Choosing the Grashof Linkage: Pros and Cons
Picking a Grashof four-bar is rarely the only option. Cams, slider-cranks, and six-bar linkages all compete for the same job. The right choice depends on whether you need a specific output curve, how much rotational speed you can sustain, and how tight your packaging is.
| Property | Grashof four-bar | Slider-crank | Cam-follower |
|---|---|---|---|
| Maximum input speed | Up to ~3000 RPM with rolling-element pivots | Up to ~6000 RPM (engine connecting rods) | Limited by follower-spring resonance, typically ≤2000 RPM |
| Output motion type | Rotation, oscillation, or coupler curve | Pure linear reciprocation | Any programmed motion profile |
| Path-shape flexibility | Coupler curve fixed by link ratios; limited tuning | Sinusoidal stroke only | Arbitrary — defined by cam profile |
| Component count | 4 links, 4 pin joints | 3 links, 1 slider, 3 pin joints | Cam + follower + return spring + bearings |
| Manufacturing cost | Low — turned pins and machined links | Low — but slider needs precision bore | High — cam profile requires CNC grinding |
| Sensitivity to tolerance | ±0.1 mm on 100 mm link risks change-point shift | Slider clearance dominates; 0.02 mm typical | Cam profile error directly maps to follower error |
| Service life | 10⁸+ cycles with bronze bushings | 10⁷ cycles, slider seal limited | 10⁷-10⁸ cycles, cam wear dependent on lubrication |
Frequently Asked Questions About Grashof Linkage
You're almost certainly hitting a transmission-angle problem, not a Grashof problem. The Grashof condition only tells you whether full rotation is geometrically possible — it says nothing about force transmission. When the angle between coupler and output rocker drops below about 40°, the component of coupler force that actually drives the rocker collapses and the rest goes into the bearings as side load.
Plot the transmission angle through one full revolution. If it dips below 40° anywhere, lengthen the coupler or the rocker by 5-10% and re-run. Lufkin pumpjack designers target a minimum of 45° to keep stall margin under cold-oil starting torque.
Both are Grashof, but they ground different links. Ground the shortest link and you get a drag-link — both side links rotate fully, useful when you need rotary output that's phase-shifted or non-uniform versus the input.

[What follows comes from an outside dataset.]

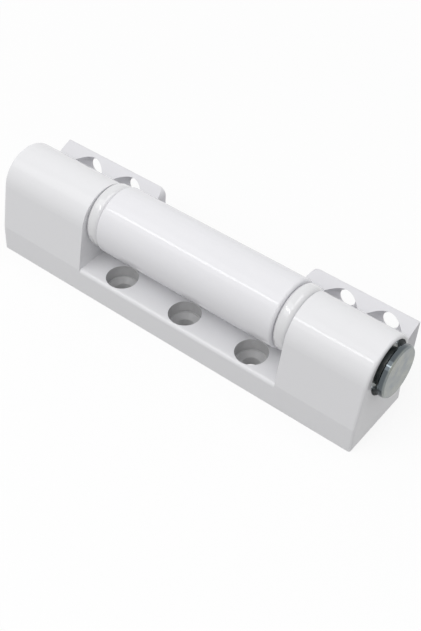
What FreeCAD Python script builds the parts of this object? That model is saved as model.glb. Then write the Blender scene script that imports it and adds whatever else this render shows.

Ground a link adjacent to the shortest and you get a crank-rocker — input rotates, output oscillates, which is what you want for wiper arms, kickers, and pumpjack horseheads.
If your driven device wants oscillation, crank-rocker. If it wants modulated rotation (think round-baler pickup tines that need to stay vertical), drag-link. Drag-links also need a more compact ground link, which can fight your packaging.

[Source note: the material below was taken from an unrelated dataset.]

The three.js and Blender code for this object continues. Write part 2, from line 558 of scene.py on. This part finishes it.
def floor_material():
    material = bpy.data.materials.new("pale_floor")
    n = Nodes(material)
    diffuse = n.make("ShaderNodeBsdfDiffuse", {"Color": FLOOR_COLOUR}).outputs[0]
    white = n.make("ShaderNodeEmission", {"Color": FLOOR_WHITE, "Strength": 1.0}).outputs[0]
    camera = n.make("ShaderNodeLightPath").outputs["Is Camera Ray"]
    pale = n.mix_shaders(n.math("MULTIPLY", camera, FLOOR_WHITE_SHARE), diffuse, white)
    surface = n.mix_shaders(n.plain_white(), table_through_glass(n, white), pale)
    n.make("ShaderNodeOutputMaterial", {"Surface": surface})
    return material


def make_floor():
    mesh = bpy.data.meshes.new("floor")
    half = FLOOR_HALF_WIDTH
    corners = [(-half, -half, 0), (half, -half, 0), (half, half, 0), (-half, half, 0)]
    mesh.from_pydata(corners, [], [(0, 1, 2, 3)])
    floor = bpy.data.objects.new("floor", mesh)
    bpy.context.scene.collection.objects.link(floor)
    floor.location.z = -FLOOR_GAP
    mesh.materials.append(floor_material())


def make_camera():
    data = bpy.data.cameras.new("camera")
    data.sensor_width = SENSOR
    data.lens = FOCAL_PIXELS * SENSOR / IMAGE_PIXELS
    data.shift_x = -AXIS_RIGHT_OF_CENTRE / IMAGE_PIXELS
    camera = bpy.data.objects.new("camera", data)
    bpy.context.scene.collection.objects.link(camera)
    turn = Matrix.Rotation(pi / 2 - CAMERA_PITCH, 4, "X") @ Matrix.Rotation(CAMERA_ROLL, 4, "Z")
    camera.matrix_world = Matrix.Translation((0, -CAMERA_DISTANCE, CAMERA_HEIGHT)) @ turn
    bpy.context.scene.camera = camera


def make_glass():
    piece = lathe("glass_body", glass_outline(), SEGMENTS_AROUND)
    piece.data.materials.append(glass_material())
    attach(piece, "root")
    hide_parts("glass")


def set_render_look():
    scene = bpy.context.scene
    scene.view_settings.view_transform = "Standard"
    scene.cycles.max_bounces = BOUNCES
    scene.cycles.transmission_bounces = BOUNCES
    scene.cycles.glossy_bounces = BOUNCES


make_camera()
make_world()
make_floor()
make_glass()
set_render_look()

A change-point linkage occurs when s + l exactly equals p + q. At two positions per revolution, all four links become collinear and the mechanism has a momentary second degree of freedom — it can choose either branch of motion. Real builds with bushing slop or unequal coupler inertia will pick a direction at random, which is why you see the output sometimes reversing or stuttering.

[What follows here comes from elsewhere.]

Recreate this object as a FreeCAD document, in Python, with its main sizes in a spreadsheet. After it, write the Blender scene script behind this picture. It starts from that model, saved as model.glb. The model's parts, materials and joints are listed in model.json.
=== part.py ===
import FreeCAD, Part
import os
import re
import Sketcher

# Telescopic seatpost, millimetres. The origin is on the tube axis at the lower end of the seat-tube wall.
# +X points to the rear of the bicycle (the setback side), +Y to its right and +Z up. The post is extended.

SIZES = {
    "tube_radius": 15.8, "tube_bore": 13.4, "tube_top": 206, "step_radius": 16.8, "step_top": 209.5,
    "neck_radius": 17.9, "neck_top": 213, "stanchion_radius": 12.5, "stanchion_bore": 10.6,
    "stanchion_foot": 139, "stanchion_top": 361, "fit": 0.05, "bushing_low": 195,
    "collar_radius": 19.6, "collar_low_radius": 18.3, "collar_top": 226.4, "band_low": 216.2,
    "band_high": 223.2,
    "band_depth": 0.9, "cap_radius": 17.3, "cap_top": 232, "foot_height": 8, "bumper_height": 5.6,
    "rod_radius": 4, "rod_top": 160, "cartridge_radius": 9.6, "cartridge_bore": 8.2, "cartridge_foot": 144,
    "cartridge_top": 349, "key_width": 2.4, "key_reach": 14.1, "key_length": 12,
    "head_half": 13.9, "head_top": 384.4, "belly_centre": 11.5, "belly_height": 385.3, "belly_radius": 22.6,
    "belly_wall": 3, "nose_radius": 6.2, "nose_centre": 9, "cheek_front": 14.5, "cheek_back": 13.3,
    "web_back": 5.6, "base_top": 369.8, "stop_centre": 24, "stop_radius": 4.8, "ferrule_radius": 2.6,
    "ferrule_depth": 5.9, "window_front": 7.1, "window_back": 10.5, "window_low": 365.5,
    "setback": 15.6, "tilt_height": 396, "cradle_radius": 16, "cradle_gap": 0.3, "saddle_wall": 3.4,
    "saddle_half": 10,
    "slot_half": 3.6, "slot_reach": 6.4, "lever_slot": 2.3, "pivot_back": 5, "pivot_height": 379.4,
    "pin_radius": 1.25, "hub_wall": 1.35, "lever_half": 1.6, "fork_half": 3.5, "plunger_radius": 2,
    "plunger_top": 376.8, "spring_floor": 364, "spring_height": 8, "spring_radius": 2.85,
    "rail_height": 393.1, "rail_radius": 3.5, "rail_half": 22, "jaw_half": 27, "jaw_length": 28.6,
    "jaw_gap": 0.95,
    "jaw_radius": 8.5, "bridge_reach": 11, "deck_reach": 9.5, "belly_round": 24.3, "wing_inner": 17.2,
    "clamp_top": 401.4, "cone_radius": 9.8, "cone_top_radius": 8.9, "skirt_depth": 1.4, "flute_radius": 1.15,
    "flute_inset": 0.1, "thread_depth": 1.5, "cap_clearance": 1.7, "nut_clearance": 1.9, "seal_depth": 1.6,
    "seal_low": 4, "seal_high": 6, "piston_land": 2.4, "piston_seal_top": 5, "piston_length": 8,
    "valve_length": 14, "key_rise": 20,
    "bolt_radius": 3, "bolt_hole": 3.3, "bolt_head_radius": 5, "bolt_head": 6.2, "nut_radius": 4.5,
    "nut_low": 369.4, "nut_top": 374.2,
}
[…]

If you're close to a change-point by accident, add 2-3% to one link length to get clear of it. If you intentionally want a change-point (some folding mechanisms exploit it), you must add a guide spring or geometric stop to bias the branch selection.
Link lengths scaled, but pivot clearances did not. A 0.05 mm radial bushing clearance is 0.05% of a 100 mm link but 0.1% of a 50 mm link — relative slop doubles. Worse, the absolute Grashof margin shrinks linearly with scale while machining tolerance often stays the same in absolute terms, so a +2 mm margin on the big version becomes +1 mm on the small version, and your ±0.3 mm bore-to-bore tolerance suddenly eats a third of your margin.
When scaling down, either tighten manufacturing tolerance proportionally, switch to ground pins with H7 bores, or deliberately increase the Grashof number on the smaller version by 20-30%.
Non-Grashof linkages — double-rockers — are perfectly valid when you want bounded oscillation on both input and output and you're driving with a reciprocating actuator like a hydraulic cylinder or a lead-screw. Aircraft landing gear retract linkages, excavator bucket linkages, and many vehicle suspension links are deliberately non-Grashof because the input is itself oscillatory.
Don't use non-Grashof if your input is a rotating motor without a reversal mechanism. The motor will hit the dead-point limit and either stall or break a link. The decision is driven by your input source, not by Grashof being inherently better or worse.
Rule of thumb: keep absolute manufacturing tolerance below 10% of your Grashof margin G. If G = +20 mm, tolerance per link should be ±2 mm worst case across all four links combined — practically that's about ±0.5 mm per link. Tighter than that buys nothing; looser and you'll see units at the end of the production tolerance stack-up exhibiting different output strokes.
The hidden tolerance is pivot-pin bore-to-bore distance, not the outside link dimension. Drill jigs or single-setup CNC machining the two bores in one operation eliminates 80% of the variation seen in field-built linkages.
Every point on the coupler traces a different curve as the linkage runs. Points near the coupler-rocker pin trace something close to a circular arc; points near the coupler-crank pin trace a more complex egg-shape; points well off the coupler line can trace approximate straight lines (Watt's linkage) or figure-eights (Strandbeest foot path). The coupler curve is locked to the link ratios — you can't change it without changing the linkage.
Pick your tracer point by simulating in software like Linkage or SAM, or build a cardboard model and trace with a pen. Theo Jansen iterated his Strandbeest leg geometry over thousands of generations of evolutionary search to find the link ratios and tracer point that give the smooth flat-bottomed walking curve.